Objective
Search the material below for the string "joints" and list each line that holds it.

□ □ □

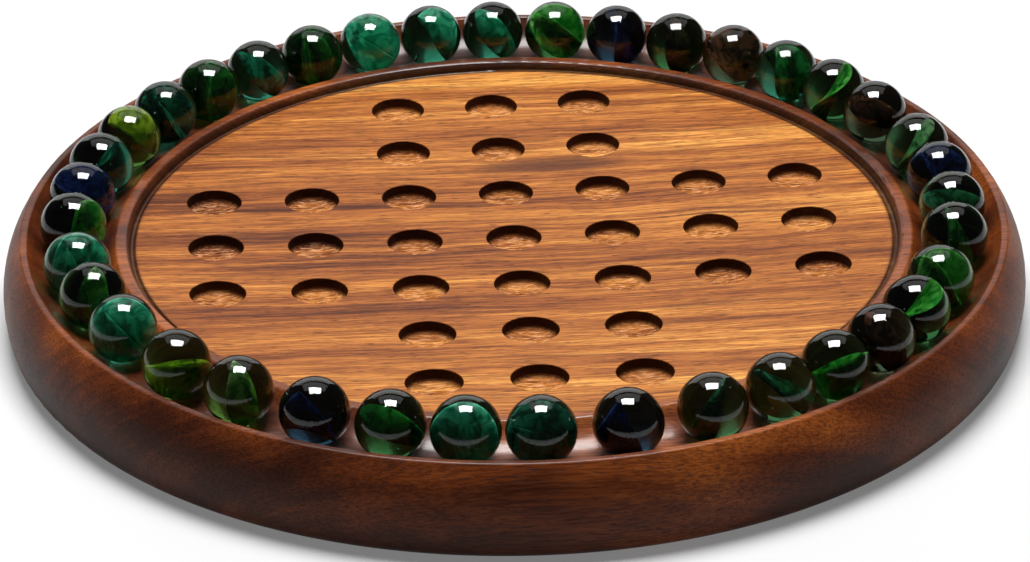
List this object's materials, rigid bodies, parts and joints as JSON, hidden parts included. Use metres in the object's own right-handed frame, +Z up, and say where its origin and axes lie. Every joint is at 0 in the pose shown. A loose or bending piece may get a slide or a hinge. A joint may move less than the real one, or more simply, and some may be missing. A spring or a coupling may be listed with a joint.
{
  "type": "marble solitaire board",
  "caption": "Round turned hardwood solitaire board: a cross of dimples in a dished play surface, and a rim groove that holds the loose glass marbles.",
  "frame": {"origin": "centre of the flat base", "axes": "+Z up; +X along the long rows of dimples; the board is round about +Z"},
  "size_m": [0.247, 0.247, 0.0313],
  "materials": {
    "rosewood": "polished clear lacquer",
    "green_glass": "clear bottle glass with green vanes",
    "teal_glass": "clear bottle glass with teal vanes",
    "blue_glass": "clear bottle glass with navy blue vanes",
    "olive_glass": "clear bottle glass with yellow-green vanes",
    "brown_glass": "clear bottle glass with brown vanes",
    "clear_glass": "clear bottle glass with seed bubbles"
  },
  "bodies": {
    "board": {"board": "rosewood"},
    "marble_01": {"marble_01": "teal_glass"},
    "marble_02": {"marble_02": "green_glass"},
    "marble_03": {"marble_03": "teal_glass"},
    "marble_04": {"marble_04": "olive_glass"},
    "marble_05": {"marble_05": "olive_glass"},
    "marble_06": {"marble_06": "blue_glass"},
    "marble_07": {"marble_07": "green_glass"},
    "marble_08": {"marble_08": "teal_glass"},
    "marble_09": {"marble_09": "teal_glass"},
    "marble_10": {"marble_10": "blue_glass"},
    "marble_11": {"marble_11": "clear_glass"},
    "marble_12": {"marble_12": "clear_glass"},
    "marble_13": {"marble_13": "green_glass"},
    "marble_14": {"marble_14": "brown_glass"},
    "marble_15": {"marble_15": "green_glass"},
    "marble_16": {"marble_16": "green_glass"},
    "marble_17": {"marble_17": "clear_glass"},
    "marble_18": {"marble_18": "clear_glass"},
    "marble_19": {"marble_19": "blue_glass"},
    "marble_20": {"marble_20": "clear_glass"},
    "marble_21": {"marble_21": "brown_glass"},
    "marble_22": {"marble_22": "green_glass"},
    "marble_23": {"marble_23": "teal_glass"},
    "marble_24": {"marble_24": "brown_glass"},
    "marble_25": {"marble_25": "green_glass"},
    "marble_26": {"marble_26": "blue_glass"},
    "marble_27": {"marble_27": "green_glass"},
    "marble_28": {"marble_28": "teal_glass"},
    "marble_29": {"marble_29": "teal_glass"},
    "marble_30": {"marble_30": "teal_glass"},
    "marble_31": {"marble_31": "green_glass"},
    "marble_32": {"marble_32": "teal_glass"},
    "marble_33": {"marble_33": "green_glass"},
    "marble_34": {"marble_34": "teal_glass"},
    "marble_35": {"marble_35": "olive_glass"},
    "marble_36": {"marble_36": "teal_glass"},
    "marble_37": {"marble_37": "blue_glass"},
    "marble_38": {"marble_38": "green_glass"}
  },
  "joints": [
    {"name": "marble_01_lift", "type": "slide", "parent": "board", "child": "marble_01", "axis": [0, 0, 1], "range_m": [0, 0.03]},
    {"name": "marble_02_lift", "type": "slide", "parent": "board", "child": "marble_02", "axis": [0, 0, 1], "range_m": [0, 0.03]},
    {"name": "marble_03_lift", "type": "slide", "parent": "board", "child": "marble_03", "axis": [0, 0, 1], "range_m": [0, 0.03]},
    {"name": "marble_04_lift", "type": "slide", "parent": "board", "child": "marble_04", "axis": [0, 0, 1], "range_m": [0, 0.03]},
    {"name": "marble_05_lift", "type": "slide", "parent": "board", "child": "marble_05", "axis": [0, 0, 1], "range_m": [0, 0.03]},
    {"name": "marble_06_lift", "type": "slide", "parent": "board", "child": "marble_06", "axis": [0, 0, 1], "range_m": [0, 0.03]},
    {"name": "marble_07_lift", "type": "slide", "parent": "board", "child": "marble_07", "axis": [0, 0, 1], "range_m": [0, 0.03]},
    {"name": "marble_08_lift", "type": "slide", "parent": "board", "child": "marble_08", "axis": [0, 0, 1], "range_m": [0, 0.03]},
    {"name": "marble_09_lift", "type": "slide", "parent": "board", "child": "marble_09", "axis": [0, 0, 1], "range_m": [0, 0.03]},
    {"name": "marble_10_lift", "type": "slide", "parent": "board", "child": "marble_10", "axis": [0, 0, 1], "range_m": [0, 0.03]},
    {"name": "marble_11_lift", "type": "slide", "parent": "board", "child": "marble_11", "axis": [0, 0, 1], "range_m": [0, 0.03]},
    {"name": "marble_12_lift", "type": "slide", "parent": "board", "child": "marble_12", "axis": [0, 0, 1], "range_m": [0, 0.03]},
    {"name": "marble_13_lift", "type": "slide", "parent": "board", "child": "marble_13", "axis": [0, 0, 1], "range_m": [0, 0.03]},
    {"name": "marble_14_lift", "type": "slide", "parent": "board", "child": "marble_14", "axis": [0, 0, 1], "range_m": [0, 0.03]},
    {"name": "marble_15_lift", "type": "slide", "parent": "board", "child": "marble_15", "axis": [0, 0, 1], "range_m": [0, 0.03]},
    {"name": "marble_16_lift", "type": "slide", "parent": "board", "child": "marble_16", "axis": [0, 0, 1], "range_m": [0, 0.03]},
    {"name": "marble_17_lift", "type": "slide", "parent": "board", "child": "marble_17", "axis": [0, 0, 1], "range_m": [0, 0.03]},
    {"name": "marble_18_lift", "type": "slide", "parent": "board", "child": "marble_18", "axis": [0, 0, 1], "range_m": [0, 0.03]},
    {"name": "marble_19_lift", "type": "slide", "parent": "board", "child": "marble_19", "axis": [0, 0, 1], "range_m": [0, 0.03]},
    {"name": "marble_20_lift", "type": "slide", "parent": "board", "child": "marble_20", "axis": [0, 0, 1], "range_m": [0, 0.03]},
    {"name": "marble_21_lift", "type": "slide", "parent": "board", "child": "marble_21", "axis": [0, 0, 1], "range_m": [0, 0.03]},
    {"name": "marble_22_lift", "type": "slide", "parent": "board", "child": "marble_22", "axis": [0, 0, 1], "range_m": [0, 0.03]},
    {"name": "marble_23_lift", "type": "slide", "parent": "board", "child": "marble_23", "axis": [0, 0, 1], "range_m": [0, 0.03]},
    {"name": "marble_24_lift", "type": "slide", "parent": "board", "child": "marble_24", "axis": [0, 0, 1], "range_m": [0, 0.03]},
    {"name": "marble_25_lift", "type": "slide", "parent": "board", "child": "marble_25", "axis": [0, 0, 1], "range_m": [0, 0.03]},
    {"name": "marble_26_lift", "type": "slide", "parent": "board", "child": "marble_26", "axis": [0, 0, 1], "range_m": [0, 0.03]},
    {"name": "marble_27_lift", "type": "slide", "parent": "board", "child": "marble_27", "axis": [0, 0, 1], "range_m": [0, 0.03]},
    {"name": "marble_28_lift", "type": "slide", "parent": "board", "child": "marble_28", "axis": [0, 0, 1], "range_m": [0, 0.03]},
    {"name": "marble_29_lift", "type": "slide", "parent": "board", "child": "marble_29", "axis": [0, 0, 1], "range_m": [0, 0.03]},
    {"name": "marble_30_lift", "type": "slide", "parent": "board", "child": "marble_30", "axis": [0, 0, 1], "range_m": [0, 0.03]},
    {"name": "marble_31_lift", "type": "slide", "parent": "board", "child": "marble_31", "axis": [0, 0, 1], "range_m": [0, 0.03]},
    {"name": "marble_32_lift", "type": "slide", "parent": "board", "child": "marble_32", "axis": [0, 0, 1], "range_m": [0, 0.03]},
    {"name": "marble_33_lift", "type": "slide", "parent": "board", "child": "marble_33", "axis": [0, 0, 1], "range_m": [0, 0.03]},
    {"name": "marble_34_lift", "type": "slide", "parent": "board", "child": "marble_34", "axis": [0, 0, 1], "range_m": [0, 0.03]},
    {"name": "marble_35_lift", "type": "slide", "parent": "board", "child": "marble_35", "axis": [0, 0, 1], "range_m": [0, 0.03]},
    {"name": "marble_36_lift", "type": "slide", "parent": "board", "child": "marble_36", "axis": [0, 0, 1], "range_m": [0, 0.03]},
    {"name": "marble_37_lift", "type": "slide", "parent": "board", "child": "marble_37", "axis": [0, 0, 1], "range_m": [0, 0.03]},
    {"name": "marble_38_lift", "type": "slide", "parent": "board", "child": "marble_38", "axis": [0, 0, 1], "range_m": [0, 0.03]}
  ]
}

□ □ □

Reply
List this object's materials, rigid bodies, parts and joints as JSON, hidden parts included. Use metres in the object's own right-handed frame, +Z up, and say where its origin and axes lie. Every joint is at 0 in the pose shown. A loose or bending piece may get a slide or a hinge. A joint may move less than the real one, or more simply, and some may be missing. A spring or a coupling may be listed with a joint.
  "joints": [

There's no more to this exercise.